[start]
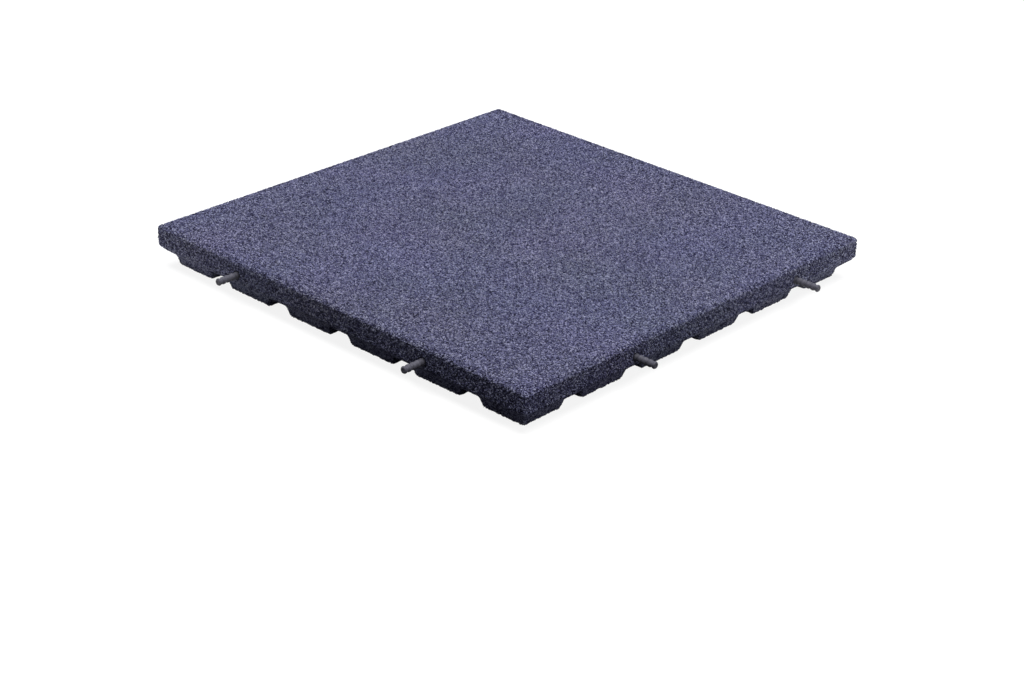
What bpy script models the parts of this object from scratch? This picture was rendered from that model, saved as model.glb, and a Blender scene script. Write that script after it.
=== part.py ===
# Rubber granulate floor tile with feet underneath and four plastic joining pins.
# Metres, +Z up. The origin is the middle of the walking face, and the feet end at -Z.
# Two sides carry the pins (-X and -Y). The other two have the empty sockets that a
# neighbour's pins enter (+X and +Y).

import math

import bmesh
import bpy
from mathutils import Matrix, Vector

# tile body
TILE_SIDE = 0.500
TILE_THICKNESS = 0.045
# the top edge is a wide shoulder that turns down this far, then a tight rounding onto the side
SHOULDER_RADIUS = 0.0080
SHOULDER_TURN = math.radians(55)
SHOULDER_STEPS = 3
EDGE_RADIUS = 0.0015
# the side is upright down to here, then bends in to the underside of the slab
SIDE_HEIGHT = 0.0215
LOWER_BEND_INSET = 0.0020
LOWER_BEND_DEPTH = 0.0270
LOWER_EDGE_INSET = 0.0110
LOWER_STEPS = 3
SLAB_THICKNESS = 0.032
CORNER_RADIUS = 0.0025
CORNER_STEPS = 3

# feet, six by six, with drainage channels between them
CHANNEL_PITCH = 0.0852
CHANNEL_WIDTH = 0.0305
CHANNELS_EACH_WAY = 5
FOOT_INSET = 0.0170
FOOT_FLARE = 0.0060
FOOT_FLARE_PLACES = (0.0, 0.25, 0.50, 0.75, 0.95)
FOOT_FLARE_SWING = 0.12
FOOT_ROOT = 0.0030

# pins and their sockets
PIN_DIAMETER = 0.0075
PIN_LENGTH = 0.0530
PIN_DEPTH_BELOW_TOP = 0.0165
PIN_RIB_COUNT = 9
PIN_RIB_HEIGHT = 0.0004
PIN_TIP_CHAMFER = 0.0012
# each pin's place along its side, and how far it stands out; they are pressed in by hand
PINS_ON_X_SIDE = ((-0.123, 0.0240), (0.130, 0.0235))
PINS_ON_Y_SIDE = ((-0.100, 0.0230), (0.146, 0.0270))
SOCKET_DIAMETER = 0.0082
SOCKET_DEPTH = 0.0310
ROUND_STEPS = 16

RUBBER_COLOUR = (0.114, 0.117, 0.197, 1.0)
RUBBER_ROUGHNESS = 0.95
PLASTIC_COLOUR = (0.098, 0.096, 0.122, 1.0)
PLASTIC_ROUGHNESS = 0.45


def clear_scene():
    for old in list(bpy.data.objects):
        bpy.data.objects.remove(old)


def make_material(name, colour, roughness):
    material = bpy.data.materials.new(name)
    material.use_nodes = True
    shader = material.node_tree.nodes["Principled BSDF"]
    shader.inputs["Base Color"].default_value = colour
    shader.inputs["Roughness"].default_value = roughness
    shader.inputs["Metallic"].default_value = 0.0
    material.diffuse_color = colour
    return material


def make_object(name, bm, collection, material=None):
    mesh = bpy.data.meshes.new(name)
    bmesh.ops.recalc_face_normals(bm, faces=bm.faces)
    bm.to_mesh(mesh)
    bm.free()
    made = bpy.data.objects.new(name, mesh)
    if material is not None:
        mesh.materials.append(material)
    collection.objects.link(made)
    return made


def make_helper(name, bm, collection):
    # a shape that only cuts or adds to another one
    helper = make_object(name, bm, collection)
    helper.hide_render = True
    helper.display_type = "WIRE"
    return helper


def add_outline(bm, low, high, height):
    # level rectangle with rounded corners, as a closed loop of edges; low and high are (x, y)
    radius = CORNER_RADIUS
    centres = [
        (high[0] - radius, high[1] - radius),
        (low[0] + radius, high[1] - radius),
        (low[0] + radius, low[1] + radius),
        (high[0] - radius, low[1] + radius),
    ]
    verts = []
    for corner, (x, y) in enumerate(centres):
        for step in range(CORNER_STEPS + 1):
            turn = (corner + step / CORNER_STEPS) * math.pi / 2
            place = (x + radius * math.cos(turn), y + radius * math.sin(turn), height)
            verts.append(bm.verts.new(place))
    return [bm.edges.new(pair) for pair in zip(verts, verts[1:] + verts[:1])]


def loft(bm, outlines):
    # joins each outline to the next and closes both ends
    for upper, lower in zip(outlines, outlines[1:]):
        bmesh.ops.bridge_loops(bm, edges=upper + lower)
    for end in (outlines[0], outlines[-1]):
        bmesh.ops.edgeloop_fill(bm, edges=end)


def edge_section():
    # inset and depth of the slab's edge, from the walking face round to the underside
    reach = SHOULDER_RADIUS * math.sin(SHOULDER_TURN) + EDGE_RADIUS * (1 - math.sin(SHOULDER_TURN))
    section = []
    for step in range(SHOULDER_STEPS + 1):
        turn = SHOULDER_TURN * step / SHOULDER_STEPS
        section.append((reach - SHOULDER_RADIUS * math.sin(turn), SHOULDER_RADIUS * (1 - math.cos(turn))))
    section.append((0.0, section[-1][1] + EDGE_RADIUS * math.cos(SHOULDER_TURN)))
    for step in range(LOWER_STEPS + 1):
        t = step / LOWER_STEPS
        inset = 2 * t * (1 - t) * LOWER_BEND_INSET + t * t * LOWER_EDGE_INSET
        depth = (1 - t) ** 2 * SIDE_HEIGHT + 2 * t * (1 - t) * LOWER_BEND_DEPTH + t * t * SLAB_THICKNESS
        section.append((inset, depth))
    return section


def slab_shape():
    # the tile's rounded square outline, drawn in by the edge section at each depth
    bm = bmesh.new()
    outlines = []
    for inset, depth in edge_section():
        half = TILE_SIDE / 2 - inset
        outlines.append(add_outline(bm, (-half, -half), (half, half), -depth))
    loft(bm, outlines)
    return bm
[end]
[start]
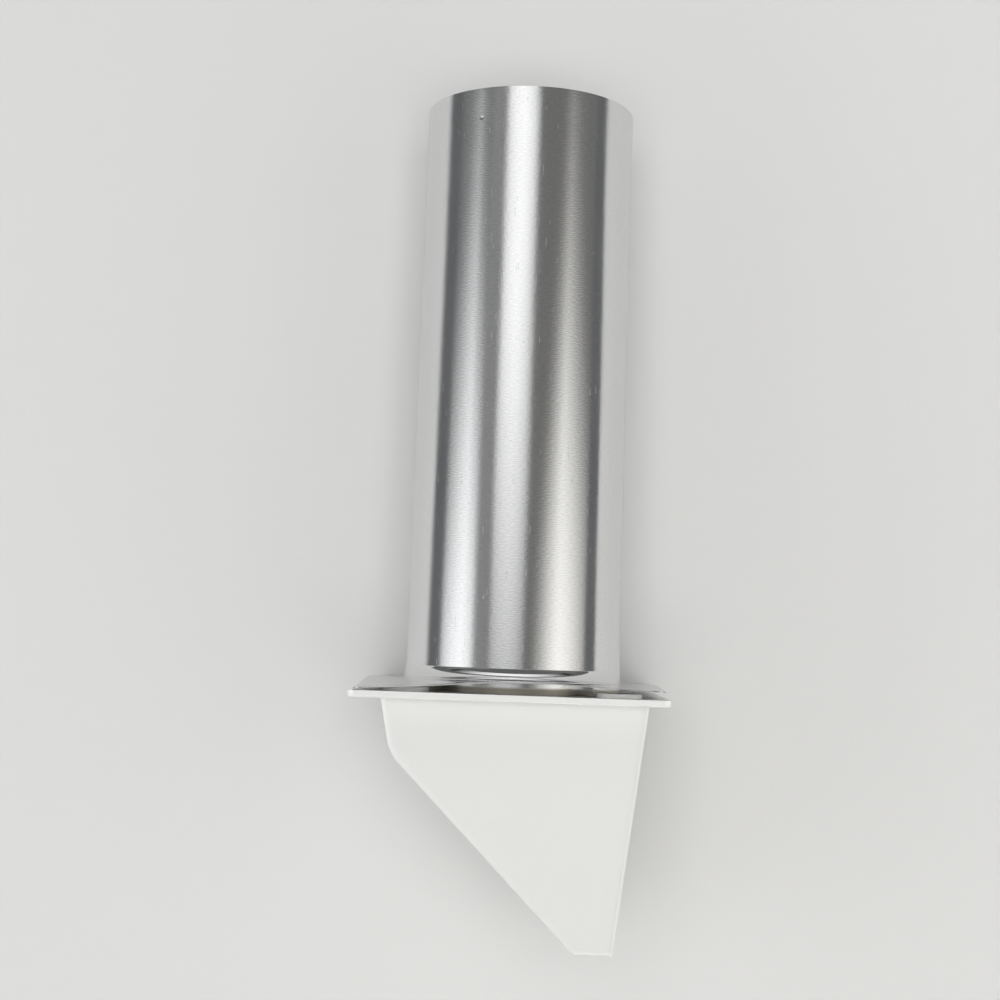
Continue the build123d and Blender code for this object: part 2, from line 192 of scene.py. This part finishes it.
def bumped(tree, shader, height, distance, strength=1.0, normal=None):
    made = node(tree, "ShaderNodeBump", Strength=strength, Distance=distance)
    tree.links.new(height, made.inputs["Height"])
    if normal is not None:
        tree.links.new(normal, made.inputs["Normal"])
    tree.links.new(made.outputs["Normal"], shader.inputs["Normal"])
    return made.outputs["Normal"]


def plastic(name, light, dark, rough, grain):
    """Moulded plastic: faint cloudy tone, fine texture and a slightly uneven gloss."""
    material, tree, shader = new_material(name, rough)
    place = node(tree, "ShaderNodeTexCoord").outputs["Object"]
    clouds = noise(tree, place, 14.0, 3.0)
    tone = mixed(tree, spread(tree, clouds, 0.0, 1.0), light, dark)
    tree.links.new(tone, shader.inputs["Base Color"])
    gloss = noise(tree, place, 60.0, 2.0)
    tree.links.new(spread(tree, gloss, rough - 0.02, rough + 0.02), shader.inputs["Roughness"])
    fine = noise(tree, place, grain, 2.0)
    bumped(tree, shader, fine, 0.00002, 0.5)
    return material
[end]
Directive
Take the lines from the line with "What bpy script" through the line with "ROUND_STEPS = 16", both ends included, and give them again exactly, with nothing else.

Answer to the task
What bpy script models the parts of this object from scratch? This picture was rendered from that model, saved as model.glb, and a Blender scene script. Write that script after it.
=== part.py ===
# Rubber granulate floor tile with feet underneath and four plastic joining pins.
# Metres, +Z up. The origin is the middle of the walking face, and the feet end at -Z.
# Two sides carry the pins (-X and -Y). The other two have the empty sockets that a
# neighbour's pins enter (+X and +Y).

import math

import bmesh
import bpy
from mathutils import Matrix, Vector

# tile body
TILE_SIDE = 0.500
TILE_THICKNESS = 0.045
# the top edge is a wide shoulder that turns down this far, then a tight rounding onto the side
SHOULDER_RADIUS = 0.0080
SHOULDER_TURN = math.radians(55)
SHOULDER_STEPS = 3
EDGE_RADIUS = 0.0015
# the side is upright down to here, then bends in to the underside of the slab
SIDE_HEIGHT = 0.0215
LOWER_BEND_INSET = 0.0020
LOWER_BEND_DEPTH = 0.0270
LOWER_EDGE_INSET = 0.0110
LOWER_STEPS = 3
SLAB_THICKNESS = 0.032
CORNER_RADIUS = 0.0025
CORNER_STEPS = 3

# feet, six by six, with drainage channels between them
CHANNEL_PITCH = 0.0852
CHANNEL_WIDTH = 0.0305
CHANNELS_EACH_WAY = 5
FOOT_INSET = 0.0170
FOOT_FLARE = 0.0060
FOOT_FLARE_PLACES = (0.0, 0.25, 0.50, 0.75, 0.95)
FOOT_FLARE_SWING = 0.12
FOOT_ROOT = 0.0030

# pins and their sockets
PIN_DIAMETER = 0.0075
PIN_LENGTH = 0.0530
PIN_DEPTH_BELOW_TOP = 0.0165
PIN_RIB_COUNT = 9
PIN_RIB_HEIGHT = 0.0004
PIN_TIP_CHAMFER = 0.0012
# each pin's place along its side, and how far it stands out; they are pressed in by hand
PINS_ON_X_SIDE = ((-0.123, 0.0240), (0.130, 0.0235))
PINS_ON_Y_SIDE = ((-0.100, 0.0230), (0.146, 0.0270))
SOCKET_DIAMETER = 0.0082
SOCKET_DEPTH = 0.0310
ROUND_STEPS = 16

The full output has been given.